What changes after the Record of Decision is the legal posture. Opponents who wish to challenge the approval must now do so through formal legal channels, and the project can proceed with construction activities on federal land while any challenges are adjudicated. This is a materially different situation from the pre-approval phase, where permitting delays alone could stall or kill a project.
How Hermosa Fits South32's Strategic Repositioning
For South32 (ASX: S32), Hermosa represents the centrepiece of a broader portfolio shift away from thermal coal and aluminium toward copper and critical minerals. The company's new chief executive has been explicit about a copper-first strategic direction, following the divestment of aluminium assets including the sale of stakes in Alcoa-operated facilities.
Hermosa complements that copper focus by establishing South32 as a meaningful player in the US critical raw materials supply landscape, a geography that is attracting significant institutional attention as supply chain policy evolves. The $2 billion capital commitment to a single asset signals that this is not a speculative position but a core portfolio investment with a multi-decade revenue horizon.
The 2029 full production target gives South32 approximately three years from the approval date to complete construction, commission processing infrastructure, and begin commercial output. Given that construction on private land is already underway and the iROC facility in Nogales is actively being built, that timeline is operationally credible rather than aspirational.
Benchmarking Hermosa Against Other US Critical Mineral Developments
| Project | Commodity Focus | Location | Status | Capital Scale |
|---|---|---|---|---|
| Hermosa (South32) | Zinc, Manganese | Arizona | Approved (July 2026) | ~$2 billion |
| Resolution Copper (BHP/Rio Tinto) | Copper | Arizona | Permitting | Multi-billion |
| Thacker Pass (Lithium Americas) | Lithium | Nevada | Construction | ~$2.3 billion |
| MP Materials | Rare Earths | California | Operating | N/A |
Hermosa's distinction within this cohort is its status as the first project to complete the full FAST-41 cycle from nomination to Record of Decision in the current permitting environment. That procedural milestone gives it a reference value for other projects still navigating the same framework.
Resolution Copper in Arizona, a much larger capital undertaking involving BHP and Rio Tinto, remains in permitting and faces its own set of contested land use decisions involving tribal heritage concerns. Thacker Pass in Nevada has moved into construction but required its own extended legal and regulatory process. Hermosa's relatively cleaner path through to approval, while still contested, suggests that the FAST-41 framework can deliver outcomes when applied to projects with well-documented environmental reviews and a clear critical minerals executive order rationale that aligns with federal policy priorities.
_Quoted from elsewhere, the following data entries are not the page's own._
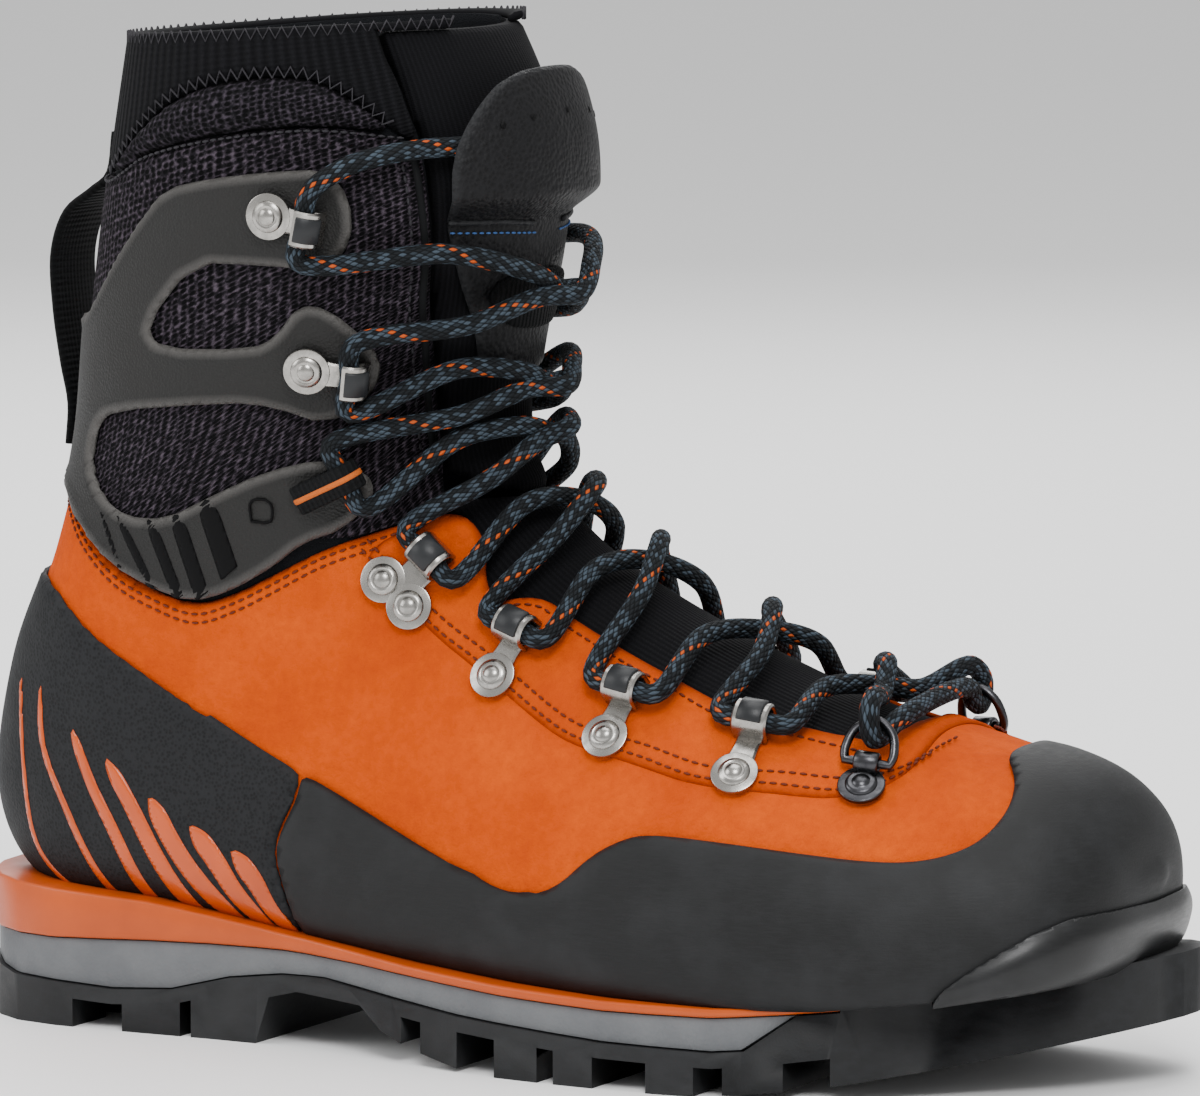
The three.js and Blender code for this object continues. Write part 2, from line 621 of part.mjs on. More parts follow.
const HARDWARE_LIFT = 1.4; // underside of a plate above the leather's surface
const HOOK_LIFT = GAP + RAND_WALL + 1.1; // the same for the hooks, which sit on the ankle frame
const LACE_RADIUS = LACE_DIAMETER / 2;
const laceLift = (lift) => lift + METAL + GUIDE_ROOM / 2 + LACE_RADIUS; // lace centre in a guide
const HOOP_INNER = LACE_RADIUS + GUIDE_ROOM;

function disc(x, radius) {
  const hoop = new THREE.Shape();
  hoop.absarc(x, 0, radius, 0, 2 * Math.PI);
  return hoop;
}

function sheet(shape, base, wall = METAL) {
  const plate = new THREE.ExtrudeGeometry(shape, { depth: wall, bevelEnabled: false, curveSegments: 4 });
  plate.translate(0, 0, base);
  return plate;
}

function rivetDome(x, y, lift) {
  const profile = [
    [0, -METAL * 0.8], [RIVET_RADIUS, -METAL * 0.8], [RIVET_RADIUS, 0.3],
    [RIVET_RADIUS * 0.75, RIVET_HEIGHT * 0.8], [0, RIVET_HEIGHT],
  ];
  const dome = new THREE.LatheGeometry(profile.map(([r, h]) => new THREE.Vector2(r, h)), 8);
  dome.rotateX(Math.PI / 2);
  dome.translate(x, y, lift + METAL);
  return dome;
}

// A strip bent over the lace, drawn as a profile along the plate and across the lift, open below.
function hoopProfile(openBack, lift) {
  const outer = HOOP_INNER + METAL;
  const rise = laceLift(lift);
  const shape = new THREE.Shape();
  const foot = lift;
  shape.moveTo(outer, foot);
  shape.lineTo(outer, rise);
  shape.absarc(0, rise, outer, 0, openBack ? Math.PI * 0.62 : Math.PI, false);
  if (openBack) {
    shape.absarc(0, rise, HOOP_INNER, Math.PI * 0.62, 0, true);
  } else {
    shape.lineTo(-outer, foot);
    shape.lineTo(-HOOP_INNER, foot);
    shape.absarc(0, rise, HOOP_INNER, Math.PI, 0, true);
  }
  shape.lineTo(HOOP_INNER, foot);
  return shape;
}

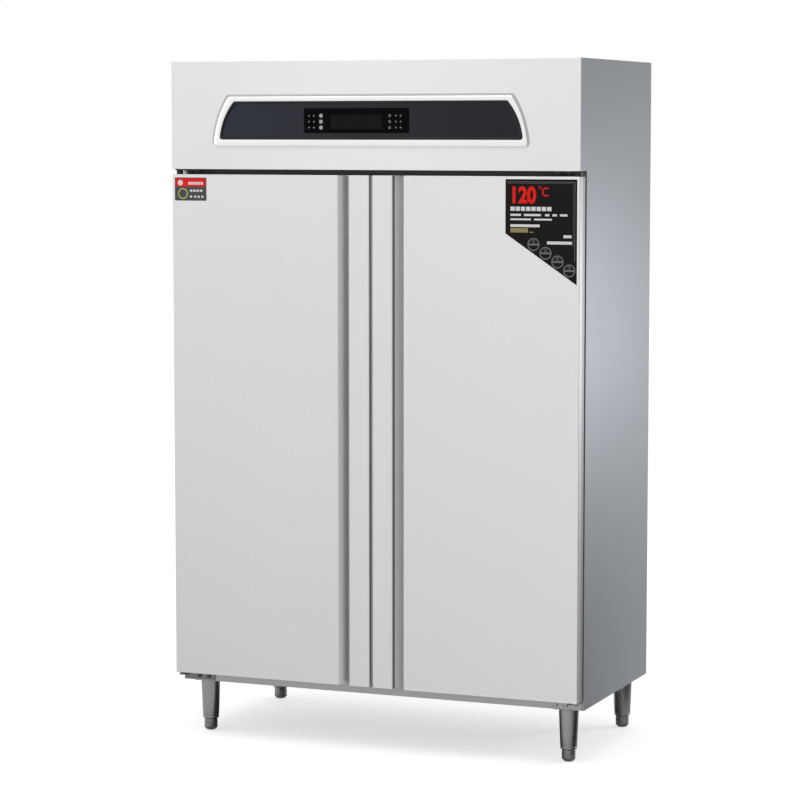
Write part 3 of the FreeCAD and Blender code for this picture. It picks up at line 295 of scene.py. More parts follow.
def regraded(material, factor_of):
    """Multiplies a material's colour by a factor that is worked out from the place x, y, z."""
    tree = material.node_tree
    colour = tree.nodes["Principled BSDF"].inputs["Base Color"]
    before = colour.links[0].from_socket
    place = tree.nodes.new("ShaderNodeTexCoord")
    split = tree.nodes.new("ShaderNodeSeparateXYZ")
    tree.links.new(place.outputs["Object"], split.inputs[0])
    tree.links.new(tinted(tree, before, factor_of(tree, *split.outputs)), colour)


def dress(material, *names):
    """Gives the CAD nodes of these names their finished material."""
    for name in names:
        nodes[name].material_slots[0].material = material


UPRIGHT_GRAIN, LEVEL_GRAIN = (520, 520, 2.2), (2.2, 520, 520)
side_steel = new_material("side_steel", (0.46, 0.48, 0.505), 0.36, grain=0.07,
                          stretch=UPRIGHT_GRAIN, edge=0.22, relief=0.3, Metallic=0.95)
# Painted light: the side panels and roof are painted a little lighter low down, darker towards the
# top and lighter towards the back, as the reflection falls across them.
regraded(side_steel, lambda tree, x, y, z: operate(
    tree, "MULTIPLY", ranged(tree, z, 1.15, 1.75, 1.04, 0.97),
    ranged(tree, y, -0.25, 0.3, 0.97, 1.07)))
dress(side_steel, "left_side_panel", "right_side_panel", "roof_panel")
header_steel = new_material("header_steel", (0.84, 0.84, 0.835), 0.42, grain=0.03,
                            stretch=LEVEL_GRAIN, handling=0.03, edge=0.25, relief=0.15,
                            rounding=0.003, Metallic=0.85)
# Painted light: the header is painted a little darker towards the left and a little lighter across
# its middle.
regraded(header_steel, lambda tree, x, y, z: operate(
    tree, "ADD", ranged(tree, x, -0.6, 0.6, 0.93, 1.0),
    ranged(tree, operate(tree, "ABSOLUTE", x), 0.15, 0.5, 0.055, 0.0)))
dress(header_steel, "header_fascia")
galvanised = new_material("galvanised_sheet", (0.52, 0.54, 0.55), 0.58, grain=0.22,
                          stretch=60, handling=0.10, edge=0.14, relief=0.1, Metallic=0.9)


def spangle(tree, x, y, z):
    """The crystals of a zinc coat, each a little paler or duller than its neighbours."""
    place = tree.nodes.new("ShaderNodeCombineXYZ")
    crystals = tree.nodes.new("ShaderNodeTexVoronoi")
    crystals.inputs["Scale"].default_value = 75
    wire(tree, *zip((x, y, z), place.inputs), (place.outputs[0], crystals.inputs["Vector"]))
    return operate(tree, "MULTIPLY_ADD", crystals.outputs["Color"], 0.16, 0.92)


regraded(galvanised, spangle)
dress(galvanised, "rear_panel", "base_pan")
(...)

Frequently Asked Questions: South32 Arizona Zinc and Manganese Mine Approval
What Minerals Will the Hermosa Project Produce?
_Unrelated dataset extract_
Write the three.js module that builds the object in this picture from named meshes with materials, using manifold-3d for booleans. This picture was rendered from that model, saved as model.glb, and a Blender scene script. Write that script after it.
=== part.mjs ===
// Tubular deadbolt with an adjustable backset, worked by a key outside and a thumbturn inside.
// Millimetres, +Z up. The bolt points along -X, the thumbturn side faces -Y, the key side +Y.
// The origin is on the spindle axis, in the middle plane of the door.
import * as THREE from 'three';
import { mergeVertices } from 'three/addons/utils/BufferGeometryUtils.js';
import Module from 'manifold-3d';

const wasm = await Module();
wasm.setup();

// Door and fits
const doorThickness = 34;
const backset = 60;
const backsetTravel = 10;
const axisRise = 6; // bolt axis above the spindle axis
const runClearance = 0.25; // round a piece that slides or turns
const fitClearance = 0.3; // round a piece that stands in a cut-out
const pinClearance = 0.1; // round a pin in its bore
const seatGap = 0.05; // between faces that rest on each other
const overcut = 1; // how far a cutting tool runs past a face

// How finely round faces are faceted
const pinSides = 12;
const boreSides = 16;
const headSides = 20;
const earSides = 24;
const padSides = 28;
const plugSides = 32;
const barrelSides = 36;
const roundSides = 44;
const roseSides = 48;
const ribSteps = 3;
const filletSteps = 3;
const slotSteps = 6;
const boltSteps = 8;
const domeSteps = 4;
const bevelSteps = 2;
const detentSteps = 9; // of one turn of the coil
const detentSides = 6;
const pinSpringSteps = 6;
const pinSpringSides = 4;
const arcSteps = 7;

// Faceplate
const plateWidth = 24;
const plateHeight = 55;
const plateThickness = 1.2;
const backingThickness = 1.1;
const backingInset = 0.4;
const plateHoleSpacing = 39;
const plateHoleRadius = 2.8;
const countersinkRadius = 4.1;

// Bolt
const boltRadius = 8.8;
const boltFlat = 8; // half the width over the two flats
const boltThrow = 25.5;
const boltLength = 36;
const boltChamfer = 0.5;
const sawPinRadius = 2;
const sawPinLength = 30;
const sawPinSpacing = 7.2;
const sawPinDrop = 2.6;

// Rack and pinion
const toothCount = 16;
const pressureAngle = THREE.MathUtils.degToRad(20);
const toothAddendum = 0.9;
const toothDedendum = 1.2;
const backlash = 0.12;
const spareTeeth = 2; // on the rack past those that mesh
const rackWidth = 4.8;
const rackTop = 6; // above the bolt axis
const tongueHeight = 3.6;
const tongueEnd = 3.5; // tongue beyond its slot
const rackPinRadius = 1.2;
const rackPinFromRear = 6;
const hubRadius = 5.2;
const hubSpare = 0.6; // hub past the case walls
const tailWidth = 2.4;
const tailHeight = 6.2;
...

The project's primary output will be zinc and manganese, both designated as critical minerals by the US Geological Survey. Lead and silver will also be recovered as secondary products.
When Is Full Production Expected?
South32 has targeted full commercial production capacity by 2029.
Which Federal Agency Issued the Approval?
The US Department of Agriculture's Forest Service issued the Record of Decision authorising the project's expansion onto federal land within the Coronado National Forest.
What Is FAST-41 and Why Does It Matter for This Project?
FAST-41 is a federal permitting coordination framework administered by the Federal Permitting Improvement Steering Council. It imposes timeline discipline on multi-agency environmental reviews for major infrastructure projects. Hermosa was the first mining project to receive expedited treatment from the Agriculture Department under this framework, completing the process approximately two months ahead of the statutory deadline.
How Long Will the Mine Operate?
The project has a projected operational lifespan of up to 70 years.
Why Is Domestic Zinc and Manganese Production Strategically Important?
China controls a disproportionate share of global zinc smelting infrastructure, and the US depends heavily on imported processed metal. The South32 Arizona zinc and manganese mine approval partially addresses that dependency for two minerals with no easy substitutes in their primary applications.
Key Takeaways
- The South32 Arizona zinc and manganese mine approval is the first completed FAST-41 mining permitting cycle under the current federal administration, establishing a procedural precedent for future critical mineral developments on US federal land
- Hermosa addresses two of the most acute US critical mineral import dependencies simultaneously — processed zinc and manganese — within a single project footprint in one of the world's largest undeveloped zinc deposits
- The 70-year operational lifespan positions this as a generational infrastructure asset with revenue implications that extend well beyond a typical resource project cycle
- South32's domestic smelting preference creates a potential catalyst for broader US zinc processing infrastructure investment, a second-order benefit that may prove as significant as the mine output itself
- Environmental monitoring obligations attached to the approval mean that the Record of Decision is a procedural beginning, not a finalisation of the ecological debate over the Patagonia Mountains development
- Construction activity already underway on private land, combined with the Nogales iROC facility in progress, supports the credibility of the 2029 full production target
This article contains forward-looking statements including production timelines, capital deployment expectations, and strategic assessments. These involve assumptions and uncertainties that may cause actual outcomes to differ materially. Readers should conduct their own due diligence and seek independent financial advice before making investment decisions.